### STATED PROBLEM
Print the full listing exactly.

### DATA
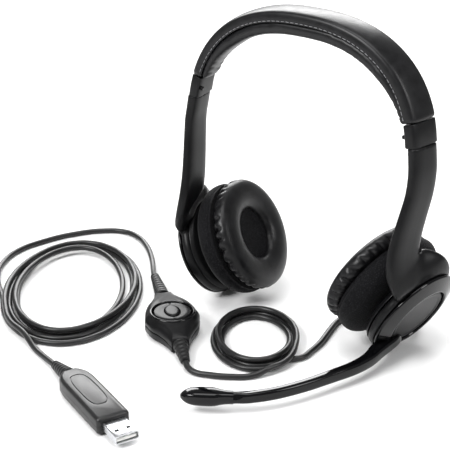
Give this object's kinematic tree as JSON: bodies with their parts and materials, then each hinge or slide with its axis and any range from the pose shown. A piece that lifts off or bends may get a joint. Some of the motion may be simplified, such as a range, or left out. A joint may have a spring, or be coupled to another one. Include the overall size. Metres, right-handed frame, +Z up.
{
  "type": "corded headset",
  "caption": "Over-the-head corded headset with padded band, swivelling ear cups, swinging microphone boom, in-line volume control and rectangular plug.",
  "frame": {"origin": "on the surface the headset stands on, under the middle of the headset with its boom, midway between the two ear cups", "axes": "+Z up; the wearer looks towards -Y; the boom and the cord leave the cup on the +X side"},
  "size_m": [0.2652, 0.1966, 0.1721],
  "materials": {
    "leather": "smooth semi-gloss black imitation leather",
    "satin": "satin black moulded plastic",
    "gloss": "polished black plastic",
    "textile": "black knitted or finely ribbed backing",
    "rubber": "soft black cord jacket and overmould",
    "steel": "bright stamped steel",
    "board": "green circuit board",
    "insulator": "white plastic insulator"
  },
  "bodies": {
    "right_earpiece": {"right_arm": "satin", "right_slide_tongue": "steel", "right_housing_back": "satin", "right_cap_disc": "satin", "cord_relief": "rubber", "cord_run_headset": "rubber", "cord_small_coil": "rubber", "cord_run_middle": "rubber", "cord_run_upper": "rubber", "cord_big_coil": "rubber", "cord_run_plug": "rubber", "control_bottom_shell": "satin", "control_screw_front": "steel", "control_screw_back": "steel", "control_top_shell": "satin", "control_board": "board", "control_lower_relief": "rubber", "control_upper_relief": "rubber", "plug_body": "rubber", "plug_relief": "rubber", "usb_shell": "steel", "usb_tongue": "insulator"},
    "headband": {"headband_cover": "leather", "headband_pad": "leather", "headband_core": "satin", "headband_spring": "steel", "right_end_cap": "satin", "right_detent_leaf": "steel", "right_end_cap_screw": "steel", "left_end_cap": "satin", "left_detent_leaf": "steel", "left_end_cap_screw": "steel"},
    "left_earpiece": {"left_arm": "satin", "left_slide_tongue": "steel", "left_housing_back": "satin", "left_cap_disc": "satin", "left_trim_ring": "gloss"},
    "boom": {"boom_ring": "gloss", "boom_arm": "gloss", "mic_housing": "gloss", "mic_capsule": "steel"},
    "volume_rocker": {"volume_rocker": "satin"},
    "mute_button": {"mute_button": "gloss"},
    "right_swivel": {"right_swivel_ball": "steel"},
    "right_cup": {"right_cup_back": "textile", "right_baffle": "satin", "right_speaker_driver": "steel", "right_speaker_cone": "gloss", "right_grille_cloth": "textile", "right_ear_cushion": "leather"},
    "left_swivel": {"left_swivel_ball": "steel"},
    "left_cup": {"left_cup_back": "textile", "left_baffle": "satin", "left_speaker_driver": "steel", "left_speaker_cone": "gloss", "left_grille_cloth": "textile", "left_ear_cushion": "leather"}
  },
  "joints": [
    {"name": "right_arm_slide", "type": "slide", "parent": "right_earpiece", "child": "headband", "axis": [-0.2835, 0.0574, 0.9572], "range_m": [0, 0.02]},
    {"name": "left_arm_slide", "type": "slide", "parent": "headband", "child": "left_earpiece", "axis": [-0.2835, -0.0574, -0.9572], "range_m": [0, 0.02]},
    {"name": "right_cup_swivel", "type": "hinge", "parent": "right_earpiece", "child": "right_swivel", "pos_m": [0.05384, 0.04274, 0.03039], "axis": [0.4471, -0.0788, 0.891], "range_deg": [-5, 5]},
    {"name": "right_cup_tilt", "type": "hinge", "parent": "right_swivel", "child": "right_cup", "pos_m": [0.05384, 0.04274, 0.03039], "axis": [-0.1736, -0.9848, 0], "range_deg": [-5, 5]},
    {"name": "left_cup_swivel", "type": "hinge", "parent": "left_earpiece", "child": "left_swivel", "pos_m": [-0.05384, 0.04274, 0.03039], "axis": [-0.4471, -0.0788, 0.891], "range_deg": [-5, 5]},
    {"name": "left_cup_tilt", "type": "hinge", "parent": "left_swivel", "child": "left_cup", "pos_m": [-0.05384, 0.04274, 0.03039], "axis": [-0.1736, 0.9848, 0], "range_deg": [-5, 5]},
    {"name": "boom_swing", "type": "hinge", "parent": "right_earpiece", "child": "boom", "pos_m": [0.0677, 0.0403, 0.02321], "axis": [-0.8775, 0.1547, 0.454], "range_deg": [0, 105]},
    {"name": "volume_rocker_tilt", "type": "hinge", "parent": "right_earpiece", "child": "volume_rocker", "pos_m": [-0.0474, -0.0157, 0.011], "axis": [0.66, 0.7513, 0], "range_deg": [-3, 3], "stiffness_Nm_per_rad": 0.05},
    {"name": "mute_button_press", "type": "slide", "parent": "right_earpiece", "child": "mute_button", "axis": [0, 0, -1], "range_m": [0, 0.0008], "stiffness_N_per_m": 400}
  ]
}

### RESPONSE BELOW
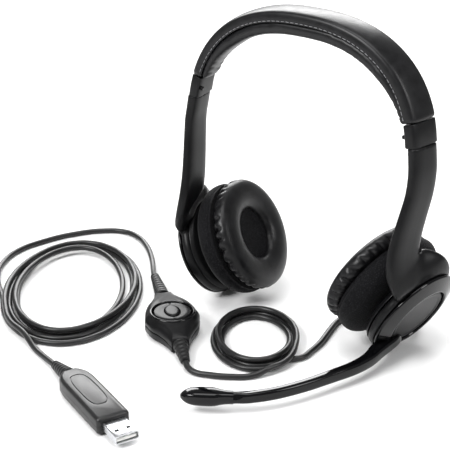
Give this object's kinematic tree as JSON: bodies with their parts and materials, then each hinge or slide with its axis and any range from the pose shown. A piece that lifts off or bends may get a joint. Some of the motion may be simplified, such as a range, or left out. A joint may have a spring, or be coupled to another one. Include the overall size. Metres, right-handed frame, +Z up.
{
  "type": "corded headset",
  "caption": "Over-the-head corded headset with padded band, swivelling ear cups, swinging microphone boom, in-line volume control and rectangular plug.",
  "frame": {"origin": "on the surface the headset stands on, under the middle of the headset with its boom, midway between the two ear cups", "axes": "+Z up; the wearer looks towards -Y; the boom and the cord leave the cup on the +X side"},
  "size_m": [0.2652, 0.1966, 0.1721],
  "materials": {
    "leather": "smooth semi-gloss black imitation leather",
    "satin": "satin black moulded plastic",
    "gloss": "polished black plastic",
    "textile": "black knitted or finely ribbed backing",
    "rubber": "soft black cord jacket and overmould",
    "steel": "bright stamped steel",
    "board": "green circuit board",
    "insulator": "white plastic insulator"
  },
  "bodies": {
    "right_earpiece": {"right_arm": "satin", "right_slide_tongue": "steel", "right_housing_back": "satin", "right_cap_disc": "satin", "cord_relief": "rubber", "cord_run_headset": "rubber", "cord_small_coil": "rubber", "cord_run_middle": "rubber", "cord_run_upper": "rubber", "cord_big_coil": "rubber", "cord_run_plug": "rubber", "control_bottom_shell": "satin", "control_screw_front": "steel", "control_screw_back": "steel", "control_top_shell": "satin", "control_board": "board", "control_lower_relief": "rubber", "control_upper_relief": "rubber", "plug_body": "rubber", "plug_relief": "rubber", "usb_shell": "steel", "usb_tongue": "insulator"},
    "headband": {"headband_cover": "leather", "headband_pad": "leather", "headband_core": "satin", "headband_spring": "steel", "right_end_cap": "satin", "right_detent_leaf": "steel", "right_end_cap_screw": "steel", "left_end_cap": "satin", "left_detent_leaf": "steel", "left_end_cap_screw": "steel"},
    "left_earpiece": {"left_arm": "satin", "left_slide_tongue": "steel", "left_housing_back": "satin", "left_cap_disc": "satin", "left_trim_ring": "gloss"},
    "boom": {"boom_ring": "gloss", "boom_arm": "gloss", "mic_housing": "gloss", "mic_capsule": "steel"},
    "volume_rocker": {"volume_rocker": "satin"},
    "mute_button": {"mute_button": "gloss"},
    "right_swivel": {"right_swivel_ball": "steel"},
    "right_cup": {"right_cup_back": "textile", "right_baffle": "satin", "right_speaker_driver": "steel", "right_speaker_cone": "gloss", "right_grille_cloth": "textile", "right_ear_cushion": "leather"},
    "left_swivel": {"left_swivel_ball": "steel"},
    "left_cup": {"left_cup_back": "textile", "left_baffle": "satin", "left_speaker_driver": "steel", "left_speaker_cone": "gloss", "left_grille_cloth": "textile", "left_ear_cushion": "leather"}
  },
  "joints": [
    {"name": "right_arm_slide", "type": "slide", "parent": "right_earpiece", "child": "headband", "axis": [-0.2835, 0.0574, 0.9572], "range_m": [0, 0.02]},
    {"name": "left_arm_slide", "type": "slide", "parent": "headband", "child": "left_earpiece", "axis": [-0.2835, -0.0574, -0.9572], "range_m": [0, 0.02]},
    {"name": "right_cup_swivel", "type": "hinge", "parent": "right_earpiece", "child": "right_swivel", "pos_m": [0.05384, 0.04274, 0.03039], "axis": [0.4471, -0.0788, 0.891], "range_deg": [-5, 5]},
    {"name": "right_cup_tilt", "type": "hinge", "parent": "right_swivel", "child": "right_cup", "pos_m": [0.05384, 0.04274, 0.03039], "axis": [-0.1736, -0.9848, 0], "range_deg": [-5, 5]},
    {"name": "left_cup_swivel", "type": "hinge", "parent": "left_earpiece", "child": "left_swivel", "pos_m": [-0.05384, 0.04274, 0.03039], "axis": [-0.4471, -0.0788, 0.891], "range_deg": [-5, 5]},
    {"name": "left_cup_tilt", "type": "hinge", "parent": "left_swivel", "child": "left_cup", "pos_m": [-0.05384, 0.04274, 0.03039], "axis": [-0.1736, 0.9848, 0], "range_deg": [-5, 5]},
    {"name": "boom_swing", "type": "hinge", "parent": "right_earpiece", "child": "boom", "pos_m": [0.0677, 0.0403, 0.02321], "axis": [-0.8775, 0.1547, 0.454], "range_deg": [0, 105]},
    {"name": "volume_rocker_tilt", "type": "hinge", "parent": "right_earpiece", "child": "volume_rocker", "pos_m": [-0.0474, -0.0157, 0.011], "axis": [0.66, 0.7513, 0], "range_deg": [-3, 3], "stiffness_Nm_per_rad": 0.05},
    {"name": "mute_button_press", "type": "slide", "parent": "right_earpiece", "child": "mute_button", "axis": [0, 0, -1], "range_m": [0, 0.0008], "stiffness_N_per_m": 400}
  ]
}